## Aim of the exercise
Going from the top of the data below, give again each line through the one containing "return shape", both ends kept.

________________________

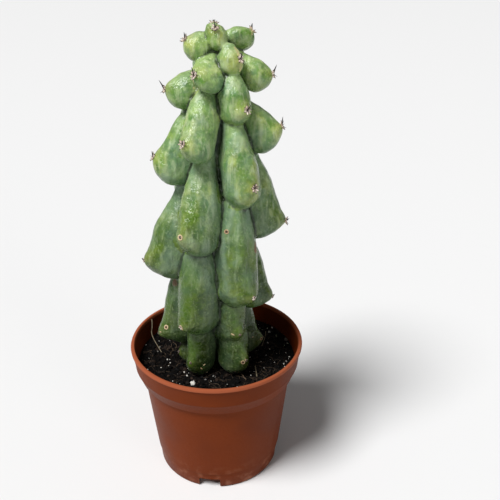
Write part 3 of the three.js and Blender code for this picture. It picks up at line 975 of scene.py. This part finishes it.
def scar_ring():
    """A ring of cork of unit size."""
    bpy.ops.mesh.primitive_torus_add(major_segments=28, minor_segments=10, major_radius=1, minor_radius=0.36)
    ring = bpy.context.active_object
    dented(ring, "cork", 0.5, 0.25)
    return ring


def pebble(lumps, detail):
    """A lump of unit size, with as much roughness as asked for."""
    bpy.ops.mesh.primitive_ico_sphere_add(subdivisions=detail, radius=1)
    shape = bpy.context.active_object
    dented(shape, "lumps", 0.8, lumps)
    return shape


def plain_material(name, first, second, scale, roughness, depth):
    """Two colours in patches, with a rough face."""
    material, shader, place = new_material(name)
    patches = mottle(place, scale, 0.35, 0.65, 3)
    share = scaled(kept(place, "tone"), 0.5, times(patches, 0.5))
    colour = blended(share, sRGB(*first), sRGB(*second))
    fed(shader, {"Base Color": colour, "Roughness": roughness, "Normal": bumped(patches, depth)})
    return material


rings, holes, dashes = [], [], []
ring_spots, dash_spots = (
    [(*seen_on(skin_surface, pixel), size) for *pixel, size in scars] for scars in (RING_SCARS, DASH_SCARS)
)
for number in range(BACK_SCARS):
    side = outward(draw.uniform(*BACK_AZIMUTHS))
    height = draw.uniform(*BACK_HEIGHTS)
    point, normal, _, _ = skin_surface.ray_cast(axis_at(height) + side * 0.1, -side)
    if point is not None:
        kind = ring_spots if number % 3 == 0 else dash_spots
        kind.append((point, normal, draw.uniform(*BACK_SIZES)))
for point, normal, size in ring_spots:
    rings.append(frame_along(point, normal, size, size * 0.55, draw.uniform(0, 6)))
    holes.append(frame_along(point, normal, size * 0.8, size * 0.3, draw.uniform(0, 6)))
for point, normal, size in dash_spots:
    dashes.append(frame_along(point, normal, size, size, draw.uniform(0, 3)) @ LONGWAYS)
cork = plain_material("scar_cork", (214, 196, 158), (160, 128, 92), 1500, 0.9, 0.0001)
scattered("scar_rings", scar_ring(), rings, cork, draw)
dark_hole = plain_material("scar_hole", (48, 32, 22), (84, 60, 40), 1500, 0.9, 0.0001)
scattered("scar_holes", pebble(0.2, 2), holes, dark_hole, draw)
scattered("scar_dashes", pebble(0.5, 3), dashes, cork, draw)


# The crumbs
# The loose top of the peat mix: crumbs of peat, from dust to the size of a lentil, that lie half sunk all
# over it. Some of the smallest stick to the foot of the stem.
CRUMB_SPREAD = 0.0535
SMALL_CRUMBS = 3600
SMALL_SIZES = (0.0004, 0.0010)
LARGE_CRUMBS = 620
LARGE_SIZES = (0.0010, 0.0023)
FOOT_CRUMBS = 420
FOOT_SIZES = (0.0004, 0.0011)
FOOT_CRUMB_HEIGHTS = (0.0825, 0.0895)
SOIL_FOUND_ABOVE = 0.0815
ABOVE_SOIL = Vector((0, 0, 0.12))
DOWN = Vector((0, 0, -1))

soil_surface = surface_of(soil)


def raised(place, height):
    return place + Vector((0, 0, height))


def tumbled(place, sizes, draw):
    """The frame of a grain that lies at a place in any position, given its size along its three axes."""
    turn = Euler([draw.uniform(0, FULL_TURN) for _ in range(3)]).to_matrix().to_4x4()
    return Matrix.Translation(place) @ turn @ Matrix.Diagonal((*sizes, 1))


def soil_spot(draw, spread):
    """A random spot of the soil's top, clear of the stem's hole."""
    while True:
        away = spread * math.sqrt(draw.random())
        side = outward(draw.uniform(0, 360))
        point, _, _, _ = soil_surface.ray_cast(side * away + ABOVE_SOIL, DOWN)
        if point is not None and point.z > SOIL_FOUND_ABOVE:
            return point


def crumb_frames(draw, count, sizes, spread, rise):
    """Crumbs all over the soil, each with its middle raised by a share of its size."""
    frames = []
    for _ in range(count):
        point = soil_spot(draw, spread)
        size = draw.uniform(*sizes) * draw.uniform(0.6, 1)
        squash = [draw.uniform(0.65, 1) * size for _ in range(3)]
        frames.append(tumbled(raised(point, size * rise), squash, draw))
    return frames


def foot_frames(draw, count, sizes):
    """Crumbs that stick to the skin of the stem's foot, most of them close to the soil."""
    frames = []
    while len(frames) < count:
        side = outward(draw.uniform(0, 360))
        height = between(*FOOT_CRUMB_HEIGHTS, draw.random() ** 2)
        point, _, _, _ = skin_surface.ray_cast(axis_at(height) + side * CRUMB_SPREAD, -side)
        if point is not None:
            size = draw.uniform(*sizes)
            frames.append(tumbled(point, (size, size * 0.7, size * 0.8), draw))
    return frames


def dark_crumb():
    """Nearly black peat, with a few crumbs of dry brown among it."""
    material, shader, place = new_material("peat_crumb")
    dry = worked("POWER", kept(place, "tone"), 5.0)
    brown = blended(dry, sRGB(4, 3, 3), sRGB(56, 44, 36))
    patches = mottle(place, 900, 0.4, 0.65, 3)
    brown = layered(brown, patches, 0.5, (4, 3, 3))
    rough = bumped(patches, 0.0003)
    fed(shader, {"Base Color": brown, "Roughness": 0.6, "Specular IOR Level": 0.12, "Normal": rough})
    return material


CRUMB = dark_crumb()
small = crumb_frames(draw, SMALL_CRUMBS, SMALL_SIZES, CRUMB_SPREAD, 0.2)
small += foot_frames(draw, FOOT_CRUMBS, FOOT_SIZES)
scattered("small_crumbs", pebble(0.3, 1), small, CRUMB, draw)
large = crumb_frames(draw, LARGE_CRUMBS, LARGE_SIZES, CRUMB_SPREAD - 0.0015, 0.2)
scattered("large_crumbs", pebble(0.6, 2), large, CRUMB, draw)


# The perlite
# White grains of puffed volcanic glass, and grey flakes of grit, lying loose among the crumbs. The larger
# ones lie where the photo shows them, given by pixel and by half width in millimetres.
PERLITE = (
    (272, 328, 0.9), (267.2, 328.9, 0.8), (262.9, 330.1, 0.7), (269.2, 332.6, 1.3),
    (287.5, 343.5, 0.7), (267.8, 343.2, 0.8), (269.5, 349.5, 0.7), (250.1, 357.3, 0.7),
    (289.3, 357.3, 0.7), (286.2, 361.6, 0.8), (283.9, 364.2, 0.8), (263.8, 368.5, 0.6),
    (167.5, 359.9, 0.8), (169.8, 360.3, 0.6), (166.6, 369.3, 0.9), (168.9, 366.2, 0.6),
    (161.2, 367.9, 0.6), (187, 376.2, 0.8), (164, 376.2, 0.6), (146, 345.2, 0.6),
    (211, 381.1, 0.9), (192.8, 384.2, 1.9), (213.1, 376, 0.7), (184.4, 372.8, 0.9),
)
GRIT = ((285.9, 340.4, 1.5), (276, 336, 0.9), (205.5, 380, 0.9), (158, 352, 0.8))
LOOSE_GRAINS = 150
LOOSE_SIZES = (0.0003, 0.0006)


def grain_frames(grains, draw):
    """Grains of known size, each resting where the photo shows it."""
    frames = []
    for *pixel, size in grains:
        point, _ = seen_on(soil_surface, pixel)
        squash = (size * MM, size * MM * 0.8, size * MM * 0.6)
        frames.append(tumbled(raised(point, size * MM * 0.35), squash, draw))
    return frames


white = plain_material("perlite", (236, 234, 226), (204, 200, 190), 1800, 0.85, 0.0002)
grains = grain_frames(PERLITE, draw)
grains += crumb_frames(draw, LOOSE_GRAINS, LOOSE_SIZES, CRUMB_SPREAD - 0.001, 0.5)
scattered("perlite_grains", pebble(0.7, 2), grains, white, draw)
grey = plain_material("grit", (150, 146, 140), (104, 100, 96), 1200, 0.8, 0.0002)
scattered("grit_flakes", pebble(0.7, 2), grain_frames(GRIT, draw), grey, draw)


# The straws
# Dry roots and straws in the peat mix. Most lie flat in it as short fibres. Three longer ones and a twig
# stand out, and one of them leans on the pot's inner wall.
FIBRES = 320
FIBRE_LENGTHS = (0.0025, 0.0075)
FIBRE_SIDES = 5
STRAW_SIDES = 8

pot_surface = surface_of(pot)


def strand(name, places, width, sides):
    """A round strand through some points, thinner towards its far end."""
    curve = bpy.data.curves.new(name, "CURVE")
    curve.dimensions = "3D"
    curve.bevel_depth = width
    curve.bevel_resolution = (sides - 4) // 2
    curve.use_fill_caps = True
    line = curve.splines.new("NURBS")
    line.points.add(len(places) - 1)
    for number, (knot, place) in enumerate(zip(line.points, places)):
        knot.co = (*place, 1)
        knot.radius = 1 - 0.5 * number / len(places)
    line.order_u = 3
    line.use_endpoint_u = True
    line.resolution_u = 5
    piece = bpy.data.objects.new(name, curve)
    bpy.context.collection.objects.link(piece)
    picked([piece])
    bpy.ops.object.convert(target="MESH")
    return bpy.context.active_object


def curled_fibre():
    """A fibre of unit length that lies on the ground in a loose curl."""
    knots = [(0, 0, 0), (0.3, 0.12, 0.03), (0.6, 0.05, 0.05), (0.85, -0.12, 0.02), (1.0, -0.1, -0.02)]
    return strand("fibre", knots, 0.016, FIBRE_SIDES)


fibres = []
for _ in range(FIBRES):
    point = soil_spot(draw, CRUMB_SPREAD - 0.005)
    length = draw.uniform(*FIBRE_LENGTHS)
    tilt = Euler((draw.uniform(-0.5, 0.5), draw.uniform(-0.25, 0.12), draw.uniform(0, FULL_TURN)))
    flip = Matrix.Diagonal((length, length * draw.choice((-1, 1)) * draw.uniform(0.5, 1.5), length, 1))
    fibres.append(Matrix.Translation(raised(point, 0.0005)) @ tilt.to_matrix().to_4x4() @ flip)
brown_fibre = plain_material("peat_fibre", (44, 32, 24), (112, 92, 70), 700, 0.8, 0.0001)
scattered("peat_fibres", curled_fibre(), fibres, brown_fibre, draw)


def on_soil(right, down, above=0.0006):
    return raised(seen_on(soil_surface, (right, down))[0], above)


def toned(piece, tone):
    """Gives a piece made alone the tone that each copy of a scattered one has."""
    stored(piece, "tone", np.full(len(piece.data.vertices), tone))


lean_top = seen_on(pot_surface, (151, 319))[0]
lean_top += Vector((-lean_top.x, -lean_top.y, 0)).normalized() * 0.0008
lean_middle = on_soil(151.4, 338, 0.004)
leaning = [lean_top, (lean_top + lean_middle) / 2 + Vector((0.0008, 0, 0)), lean_middle]
leaning += [on_soil(156, 345.5, 0.002), on_soil(162.6, 354.4)]
hair = [on_soil(265.8, 334.6, 0.003), on_soil(264.9, 340.9, 0.0015), on_soil(261.8, 346.4)]
short = [on_soil(256.9, 377.1), on_soil(255.2, 367.3, 0.001)]
straw = plain_material("dry_straw", (150, 138, 112), (104, 92, 72), 600, 0.75, 0.0001)
straws = (("leaning_straw", leaning, 0.0004), ("curved_hair", hair, 0.00025), ("short_straw", short, 0.0004))
for name, places, width in straws:
    piece = strand(name, places, width, STRAW_SIDES)
    toned(piece, draw.random())
    finished(piece, straw)
twig = strand("twig", [on_soil(240.8, 374.2), on_soil(246, 380.5, 0.0008)], 0.0005, STRAW_SIDES)
toned(twig, 0.6)
finished(twig, brown_fibre)


# The floor and light
# A plain pale floor in a white studio. Most of the light falls from a broad source high on the left, and a
# weak lamp on the right fills the shadows.
STUDIO_WIDTH = 30
BELOW_POT = -0.0002

bpy.ops.mesh.primitive_plane_add(size=STUDIO_WIDTH, location=(0, 0, BELOW_POT))
floor = bpy.context.active_object
floor.name = "floor"
pale, shader, _ = new_material("pale_floor")
fed(shader, {"Base Color": (0.8, 0.8, 0.8, 1), "Roughness": 0.9})
floor.data.materials.append(pale)

world = bpy.data.worlds.new("studio")
world.use_nodes = True
fed(world.node_tree.nodes["Background"], {"Color": (1, 1, 1, 1), "Strength": 0.13})
bpy.context.scene.world = world
bpy.context.scene.view_settings.view_transform = "Standard"


def lamp(kind, name, power, direction, place=(0, 0, 0)):
    bpy.ops.object.light_add(type=kind, location=place)
    light = bpy.context.active_object
    light.name = name
    light.data.energy = power
    light.rotation_euler = Vector(direction).to_track_quat("-Z", "Y").to_euler()
    return light.data


key = lamp("SUN", "key_lamp", 3.8, (2.6, 1.9, -5.0))
key.angle = math.radians(24)
fill = lamp("AREA", "fill_lamp", 12, (-2.2, 2.6, -1.05), (2.2, -2.6, 1.2))
fill.shape = "DISK"
fill.size = 1.6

________________________

## Worked solution
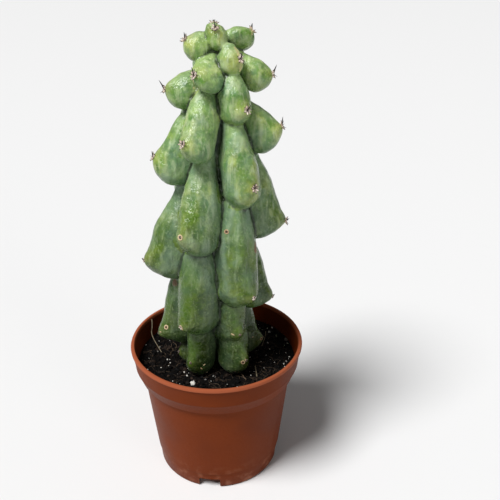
Write part 3 of the three.js and Blender code for this picture. It picks up at line 975 of scene.py. This part finishes it.
def scar_ring():
    """A ring of cork of unit size."""
    bpy.ops.mesh.primitive_torus_add(major_segments=28, minor_segments=10, major_radius=1, minor_radius=0.36)
    ring = bpy.context.active_object
    dented(ring, "cork", 0.5, 0.25)
    return ring


def pebble(lumps, detail):
    """A lump of unit size, with as much roughness as asked for."""
    bpy.ops.mesh.primitive_ico_sphere_add(subdivisions=detail, radius=1)
    shape = bpy.context.active_object
    dented(shape, "lumps", 0.8, lumps)
    return shape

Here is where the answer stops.